When I talked to the store manager later about my conversation with Carol, he confirmed that things had gone down essentially as she had related. He was able to fill in some details, though, details Carol might not even have been aware of at the time.
The surround-sound system that they ended up gifting to Carol had not been purchased specifically for her. One of our vendors had sent it to us as a thank-you-for-your-business present. It was highly coveted among some of the employees and the store managers had been wrestling with how to fairly decide which employee would get to take it home. When Carol had arrived that day and announced that she was expecting special treatment for her anniversary, the managers felt obligated to do something for her. To them, it seemed like a win-win situation.
So, yes, Carol did have a point. It was a thoughtless gift.

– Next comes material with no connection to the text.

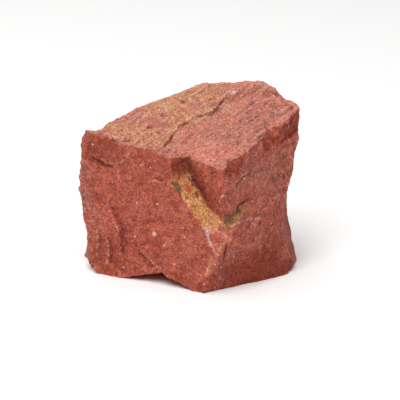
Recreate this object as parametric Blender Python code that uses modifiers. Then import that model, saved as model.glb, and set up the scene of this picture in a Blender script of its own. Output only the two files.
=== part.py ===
"""Red jasper rough: one broken lump of stone, about 75 mm long, that lies on its flattest side.

The stone is a block bounded by its fracture faces. Smaller breaks are then taken out of it: a notch
above an iron-stained seam, chips along the edges, a lobe, hollows, and an arch under the front.
X runs to the right, Y to the back, Z up. The origin is on the ground under the middle of the stone.
"""

import math

import bmesh
import bpy
from mathutils import Matrix, Vector

NAME = "red_jasper_rock"
MM = 0.001

# Corners that the faces hang on, in millimetres.
FRONT_FOOT = (4.2, -26.6, 0.0)
LEFT_CORNER = (-35.0, 0.2, 47.9)
BACK_CORNER = (27.2, 20.9, 59.6)
NOSE_TOP = (11.1, -21.7, 40.9)
SEAM_CORNER = (11.3, -26.4, 22.6)
SEAM_LEFT = (5.2, -23.7, 21.7)
STEP_TOP = (26.2, -1.1, 49.9)
CHIP_CREST = (32.0, 2.8, 51.8)
LEDGE_EDGE = (27.8, -6.3, 41.4)
ARCH_LEFT = (-21.1, -13.6, 0.8)
ARCH_RIGHT = (1.6, -26.0, -0.3)

# A face is (facing, lean, point): facing turns from the front (0) to the right (90) and the back (180),
# a positive lean looks up, and the point is any point on the face.
FRACTURE_FACES = {
    "top": (-5.8, 67.7, LEFT_CORNER),
    "top_right": (18, 63, BACK_CORNER),
    "front_left": (-26.6, 7.5, FRONT_FOOT),
    "front_right": (31.1, -9.4, (4.2, -27.0, 0)),
    "right_middle": (47, 10, SEAM_CORNER),
    "right_back": (94, -1, (37.1, 6, 40)),
    "right_toe": (74, -24, (36.9, -2, 4.6)),
    "left_margin": (-52, 3, (-32.1, -7, 25)),
    "left_end": (-95, 0, (-37.6, 0, 26)),
    "left_toe": (-70, -28, (-34.6, -6, 3.5)),
    "left_back_top": (-137, 16, (-27.4, 4.2, 49.6)),
    "left_back": (-122, -6, (-33, 8, 30)),
    "back_left": (-150, 10, (-9.6, 16, 55.5)),
    "back": (179, 7, (14, 23, 59.6)),
    "back_low": (168, -14, (4, 26.2, 26)),
    "back_right": (131, 10, (30.5, 17.6, 57.5)),
}
SEAM = (12.9, 42.7, SEAM_LEFT)
UNDER_SEAM = (-167.1, -42.7, SEAM_LEFT)
NOTCH_END = (79, 0, (-5.9, -16.2, 36))
NOTCH_LIP = (-4, -33, (-4, -14.6, 43.2))
CHIP_STEP = (60, 12, STEP_TOP)
CHIP_LEDGE = (37, 58, LEDGE_EDGE)

# A break takes away what lies outside all of its faces.
BREAKS = {
    "notch_deep": (SEAM, (-58.7, -10, (0.2, -12.8, 34.4)), NOTCH_LIP, NOTCH_END),
    "notch_middle": (SEAM, (-44, -4.8, (3.2, -16.5, 29.8)), NOTCH_LIP, NOTCH_END),
    "notch_low": (SEAM, (-30.7, -0.5, (6.5, -20, 25.3)), NOTCH_LIP, NOTCH_END),
    "nose_front": (SEAM, (-26.6, 4.1, NOSE_TOP), NOTCH_LIP, NOTCH_END),
    "nose_side": (SEAM, (41.6, 5.4, NOSE_TOP)),
    "front_chip": (UNDER_SEAM, (9.3, 21.0, (4.7, -23.6, 22.0))),
    "lobe": ((-27, 60, (-29, -4.6, 37.4)), (-28, 3.5, (-22, -6.7, 46)), (-90, 25, (-20, -8, 41))),
    "corner_chip": (CHIP_STEP, CHIP_LEDGE, (57.8, -2, CHIP_CREST)),
    "edge_chip": (CHIP_STEP, CHIP_LEDGE, (30, 14, STEP_TOP)),
    "nose_chip": ((62, 16, NOSE_TOP), (27, 14, (13.3, -17.5, 42.7)), (35, 40, (15.8, -17.8, 38.2))),
    "front_arch": ((14, -65, ARCH_LEFT), (-75.7, -62, ARCH_RIGHT)),
}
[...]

It was, essentially, something they just had laying around. Five-hundred dollars worth of something they just had laying around.
"I remember she was so angry that she didn't really talk to anyone for a couple of weeks. You could tell she was just seething inside every day," the store manager recalled. "So, I tried to explain the situation. but she wasn't interested. I finally had to buy her a replacement gift so she would lighten up. If I remember right, I had to spend several hundred dollars on a new stove for her kitchen. And... I had to deliver it and hook it up for her, because she didn't want to pay someone to do it for her. Her reasoning was that she shouldn't have to shell out money, just because I got her a gift. Even though it was the gift she specifically wanted and the only one that would make her happy. I ended up spending hundreds of dollars and several hours of time, just to recognize that she'd been getting paid to come to work all these years. It was a... weird situation."
Weird. And the weird part really is that, after all these years, Carol still feels like the got the short end of the stick. And she's still bitter.
I never did get to ask if her stove came in a big box, and if so, was it bigger than the box of speakers?